Below is a listing; copy all of it exactly.

%%

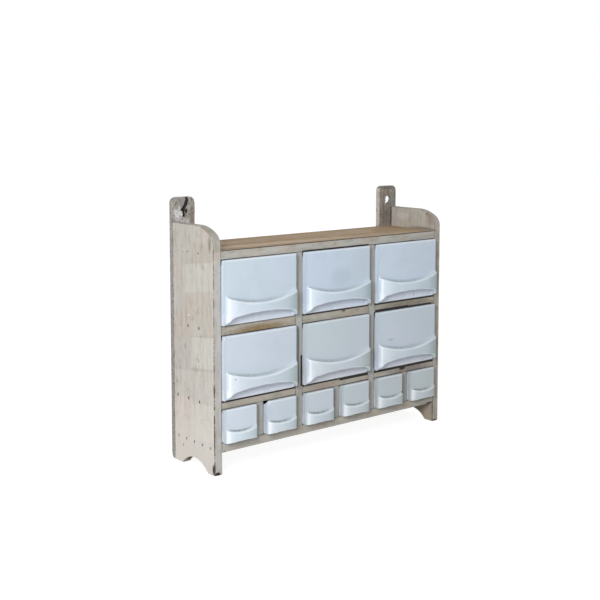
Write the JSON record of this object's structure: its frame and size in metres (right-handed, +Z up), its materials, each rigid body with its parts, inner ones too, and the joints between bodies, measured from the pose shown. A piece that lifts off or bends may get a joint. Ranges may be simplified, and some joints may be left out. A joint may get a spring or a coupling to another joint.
{
  "type": "spice drawer cabinet",
  "caption": "Wall-hung or table-top spice cabinet: painted board carcass on arched feet, hanging straps at the back, rows of porcelain drawers with moulded lip pulls.",
  "frame": {"origin": "on the floor, in the middle of the footprint: halfway across the width, and halfway from the pulls' front to the straps' back", "axes": "+Z up, +X to the right as seen from the front, -Y to the front, the way the drawers pull out"},
  "size_m": [0.6, 0.17, 0.5175],
  "materials": {
    "painted_wood": "worn matte paint",
    "bare_wood": "unpainted, aged",
    "nail_iron": "rusted wire nails",
    "porcelain": "glazed"
  },
  "bodies": {
    "carcass": {"left_side": "painted_wood", "right_side": "painted_wood", "top_board": "painted_wood", "upper_shelf": "painted_wood", "lower_shelf": "painted_wood", "bottom_board": "painted_wood", "divider_left": "painted_wood", "divider_right": "painted_wood", "small_divider_left": "painted_wood", "small_divider_middle": "painted_wood", "small_divider_right": "painted_wood", "back_panel": "bare_wood", "hanging_strap_left": "painted_wood", "hanging_strap_right": "painted_wood", "side_nails_left": "nail_iron", "side_nails_right": "nail_iron", "strap_nails": "nail_iron", "back_nails": "nail_iron"},
    "upper_drawer_left": {"upper_drawer_left": "porcelain"},
    "upper_drawer_middle": {"upper_drawer_middle": "porcelain"},
    "upper_drawer_right": {"upper_drawer_right": "porcelain"},
    "lower_drawer_left": {"lower_drawer_left": "porcelain"},
    "lower_drawer_middle": {"lower_drawer_middle": "porcelain"},
    "lower_drawer_right": {"lower_drawer_right": "porcelain"},
    "small_drawer_1": {"small_drawer_1": "porcelain"},
    "small_drawer_2": {"small_drawer_2": "porcelain"},
    "small_drawer_3": {"small_drawer_3": "porcelain"},
    "small_drawer_4": {"small_drawer_4": "porcelain"},
    "small_drawer_5": {"small_drawer_5": "porcelain"},
    "small_drawer_6": {"small_drawer_6": "porcelain"}
  },
  "joints": [
    {"name": "upper_drawer_left_slide", "type": "slide", "parent": "carcass", "child": "upper_drawer_left", "axis": [0, -1, 0], "range_m": [0, 0.1]},
    {"name": "upper_drawer_middle_slide", "type": "slide", "parent": "carcass", "child": "upper_drawer_middle", "axis": [0, -1, 0], "range_m": [0, 0.1]},
    {"name": "upper_drawer_right_slide", "type": "slide", "parent": "carcass", "child": "upper_drawer_right", "axis": [0, -1, 0], "range_m": [0, 0.1]},
    {"name": "lower_drawer_left_slide", "type": "slide", "parent": "carcass", "child": "lower_drawer_left", "axis": [0, -1, 0], "range_m": [0, 0.1]},
    {"name": "lower_drawer_middle_slide", "type": "slide", "parent": "carcass", "child": "lower_drawer_middle", "axis": [0, -1, 0], "range_m": [0, 0.1]},
    {"name": "lower_drawer_right_slide", "type": "slide", "parent": "carcass", "child": "lower_drawer_right", "axis": [0, -1, 0], "range_m": [0, 0.1]},
    {"name": "small_drawer_1_slide", "type": "slide", "parent": "carcass", "child": "small_drawer_1", "axis": [0, -1, 0], "range_m": [0, 0.1]},
    {"name": "small_drawer_2_slide", "type": "slide", "parent": "carcass", "child": "small_drawer_2", "axis": [0, -1, 0], "range_m": [0, 0.1]},
    {"name": "small_drawer_3_slide", "type": "slide", "parent": "carcass", "child": "small_drawer_3", "axis": [0, -1, 0], "range_m": [0, 0.1]},
    {"name": "small_drawer_4_slide", "type": "slide", "parent": "carcass", "child": "small_drawer_4", "axis": [0, -1, 0], "range_m": [0, 0.1]},
    {"name": "small_drawer_5_slide", "type": "slide", "parent": "carcass", "child": "small_drawer_5", "axis": [0, -1, 0], "range_m": [0, 0.1]},
    {"name": "small_drawer_6_slide", "type": "slide", "parent": "carcass", "child": "small_drawer_6", "axis": [0, -1, 0], "range_m": [0, 0.1]}
  ]
}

%%

> ANSWER
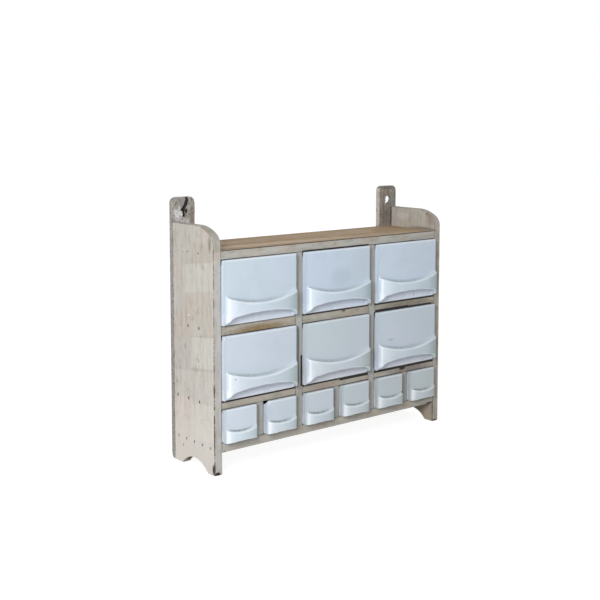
Write the JSON record of this object's structure: its frame and size in metres (right-handed, +Z up), its materials, each rigid body with its parts, inner ones too, and the joints between bodies, measured from the pose shown. A piece that lifts off or bends may get a joint. Ranges may be simplified, and some joints may be left out. A joint may get a spring or a coupling to another joint.
{
  "type": "spice drawer cabinet",
  "caption": "Wall-hung or table-top spice cabinet: painted board carcass on arched feet, hanging straps at the back, rows of porcelain drawers with moulded lip pulls.",
  "frame": {"origin": "on the floor, in the middle of the footprint: halfway across the width, and halfway from the pulls' front to the straps' back", "axes": "+Z up, +X to the right as seen from the front, -Y to the front, the way the drawers pull out"},
  "size_m": [0.6, 0.17, 0.5175],
  "materials": {
    "painted_wood": "worn matte paint",
    "bare_wood": "unpainted, aged",
    "nail_iron": "rusted wire nails",
    "porcelain": "glazed"
  },
  "bodies": {
    "carcass": {"left_side": "painted_wood", "right_side": "painted_wood", "top_board": "painted_wood", "upper_shelf": "painted_wood", "lower_shelf": "painted_wood", "bottom_board": "painted_wood", "divider_left": "painted_wood", "divider_right": "painted_wood", "small_divider_left": "painted_wood", "small_divider_middle": "painted_wood", "small_divider_right": "painted_wood", "back_panel": "bare_wood", "hanging_strap_left": "painted_wood", "hanging_strap_right": "painted_wood", "side_nails_left": "nail_iron", "side_nails_right": "nail_iron", "strap_nails": "nail_iron", "back_nails": "nail_iron"},
    "upper_drawer_left": {"upper_drawer_left": "porcelain"},
    "upper_drawer_middle": {"upper_drawer_middle": "porcelain"},
    "upper_drawer_right": {"upper_drawer_right": "porcelain"},
    "lower_drawer_left": {"lower_drawer_left": "porcelain"},
    "lower_drawer_middle": {"lower_drawer_middle": "porcelain"},
    "lower_drawer_right": {"lower_drawer_right": "porcelain"},
    "small_drawer_1": {"small_drawer_1": "porcelain"},
    "small_drawer_2": {"small_drawer_2": "porcelain"},
    "small_drawer_3": {"small_drawer_3": "porcelain"},
    "small_drawer_4": {"small_drawer_4": "porcelain"},
    "small_drawer_5": {"small_drawer_5": "porcelain"},
    "small_drawer_6": {"small_drawer_6": "porcelain"}
  },
  "joints": [
    {"name": "upper_drawer_left_slide", "type": "slide", "parent": "carcass", "child": "upper_drawer_left", "axis": [0, -1, 0], "range_m": [0, 0.1]},
    {"name": "upper_drawer_middle_slide", "type": "slide", "parent": "carcass", "child": "upper_drawer_middle", "axis": [0, -1, 0], "range_m": [0, 0.1]},
    {"name": "upper_drawer_right_slide", "type": "slide", "parent": "carcass", "child": "upper_drawer_right", "axis": [0, -1, 0], "range_m": [0, 0.1]},
    {"name": "lower_drawer_left_slide", "type": "slide", "parent": "carcass", "child": "lower_drawer_left", "axis": [0, -1, 0], "range_m": [0, 0.1]},
    {"name": "lower_drawer_middle_slide", "type": "slide", "parent": "carcass", "child": "lower_drawer_middle", "axis": [0, -1, 0], "range_m": [0, 0.1]},
    {"name": "lower_drawer_right_slide", "type": "slide", "parent": "carcass", "child": "lower_drawer_right", "axis": [0, -1, 0], "range_m": [0, 0.1]},
    {"name": "small_drawer_1_slide", "type": "slide", "parent": "carcass", "child": "small_drawer_1", "axis": [0, -1, 0], "range_m": [0, 0.1]},
    {"name": "small_drawer_2_slide", "type": "slide", "parent": "carcass", "child": "small_drawer_2", "axis": [0, -1, 0], "range_m": [0, 0.1]},
    {"name": "small_drawer_3_slide", "type": "slide", "parent": "carcass", "child": "small_drawer_3", "axis": [0, -1, 0], "range_m": [0, 0.1]},
    {"name": "small_drawer_4_slide", "type": "slide", "parent": "carcass", "child": "small_drawer_4", "axis": [0, -1, 0], "range_m": [0, 0.1]},
    {"name": "small_drawer_5_slide", "type": "slide", "parent": "carcass", "child": "small_drawer_5", "axis": [0, -1, 0], "range_m": [0, 0.1]},
    {"name": "small_drawer_6_slide", "type": "slide", "parent": "carcass", "child": "small_drawer_6", "axis": [0, -1, 0], "range_m": [0, 0.1]}
  ]
}